Une préparation qui doit s'effectuer au lycée, estime Jérôme Fournier, secrétaire général du SE-UNSA. "On estime qu’elle doit être faite en classe parce que cela fait partie de nos devoirs en tant qu’enseignants."

Or, en l’état actuel des choses, aucun temps n’est spécifiquement dédié à la préparation du grand oral. Si bien que les enseignants prennent sur le temps de cours pour accompagner leurs élèves. Or, si l’année dernière, avec le passage des épreuves de spécialités au mois de mars, cette préparation avait pu se faire au troisième trimestre, le nouveau calendrier du bac rebat les cartes pour la session 2024.

Or, en l’état actuel des choses, aucun temps n’est spécifiquement dédié à la préparation du grand oral. Si bien que les enseignants prennent sur le temps de cours pour accompagner leurs élèves. Or, si l’année dernière, avec le passage des épreuves de spécialités au mois de mars, cette préparation avait pu se faire au troisième trimestre, le nouveau calendrier du bac rebat les cartes pour la session 2024.

Programmes trop lourds dans certaines spécialités

Car l'autre enjeu du bac 2024, c'est l'absence de programmes resserrés : désormais l’entièreté des programmes de spécialité peut faire l’objet d’un sujet au bac. Or, quelques associations de professeurs de spécialité alertent sur la lourdeur des programmes qui, cumulée à une préparation du grand oral, leur semble impossibles à tenir.
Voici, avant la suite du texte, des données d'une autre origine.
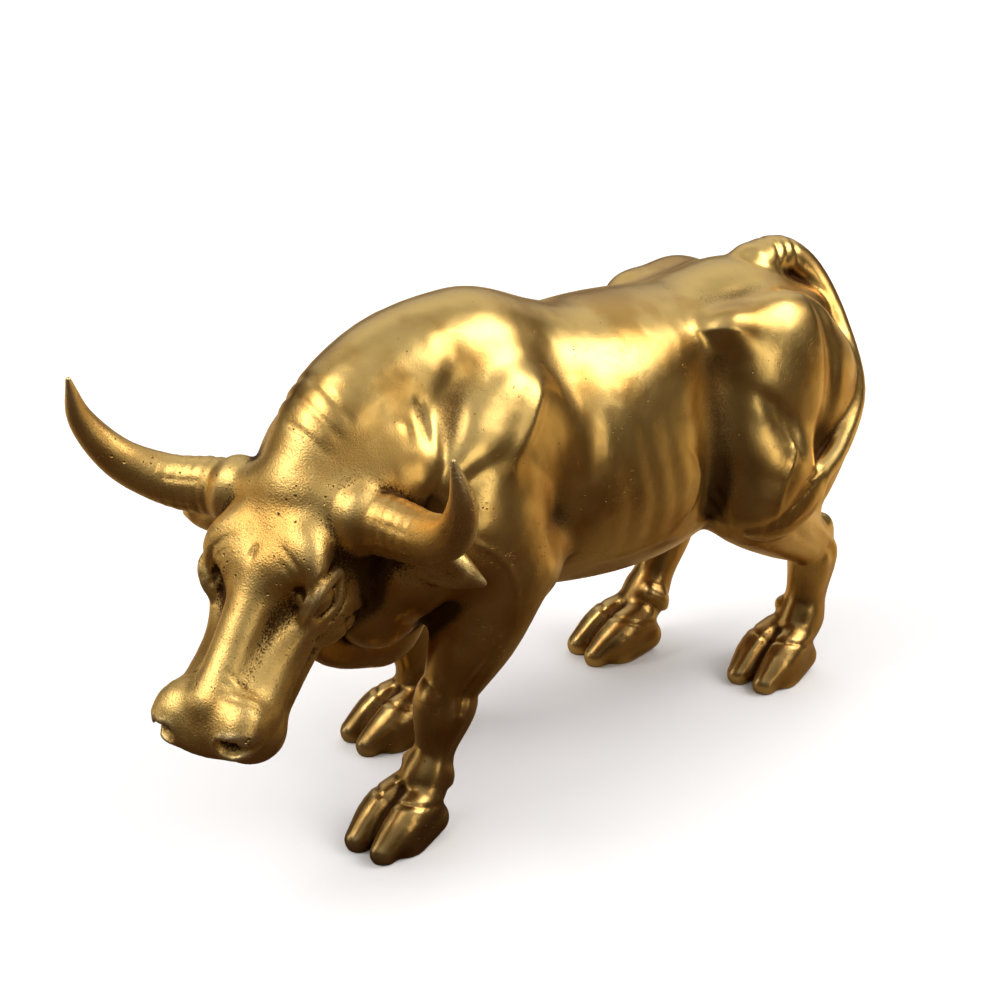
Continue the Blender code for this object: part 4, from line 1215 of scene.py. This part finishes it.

Certaines spécialités sont plus en difficulté que d’autres. En SES, l’APSES demande une réduction du programme de douze à huit chapitres pour éviter les cours au pas de charge et dégager du temps pour la préparation du grand oral. Même chose en SVT, où les enseignants doivent jongler entre la préparation à l’écrit, aux travaux pratiques (TP) et au grand oral, tout ceci avec sept chapitres supplémentaires par rapport à 2023.

"Si on est dans la course au programme, on sait déjà que les élèves seront abandonnés pour la préparation du grand oral", redoute Benoît Guyon.

La crainte d’inégalités entre les élèves

Sans heures spécifiquement dédiées, les élèves devront donc se préparer seuls au grand oral. "Les heures de TP dévolues pour le grand oral, je ne les aurai plus cette année puisque les épreuves ne seront pas encore passées, avance Emilie Bacro. Je sais déjà que je ne pourrai pas suivre autant mes élèves pour le grand oral."

Un problème non négligeable pour Marie-Thérèse Lehoucq, pour qui cette situation risque d’entraîner des inégalités fortes entre les candidats. "Si, pour certains élèves, plus de travail à la maison n’est pas un problème, ce n’est pas le cas de tout le monde."

Tous les élèves ne pourront pas bénéficier d’un accompagnement à la maison, certains ne peuvent pas s’isoler pour travailler sereinement et d’autres encore n’ont pas facilement accès aux outils informatiques.

La nécessité de dégager du temps pour le grand oral

Pour ne pas tomber dans cet écueil, les enseignants demandent que des heures soient spécifiquement allouées à la préparation du grand oral.

Un besoin qui concerne surtout le troisième trimestre. Car avant de déterminer une question à présenter devant le jury, les élèves ont besoin de découvrir le programme de spécialité.

Pour Marie-Thérèse Lehoucq, "si on croit à l’importance de l’acquisition des compétences orales, il faut réserver des heures pour permettre l’organisation de face-à-face pédagogiques". Une heure hebdomadaire pendant le dernier trimestre pourrait suffire "pour travailler avec nos élèves sur une problématique pertinente, mais aussi s’assurer qu’ils ne vont pas se précipiter sur Internet sans source scientifique", indique Jean-Luc Breton.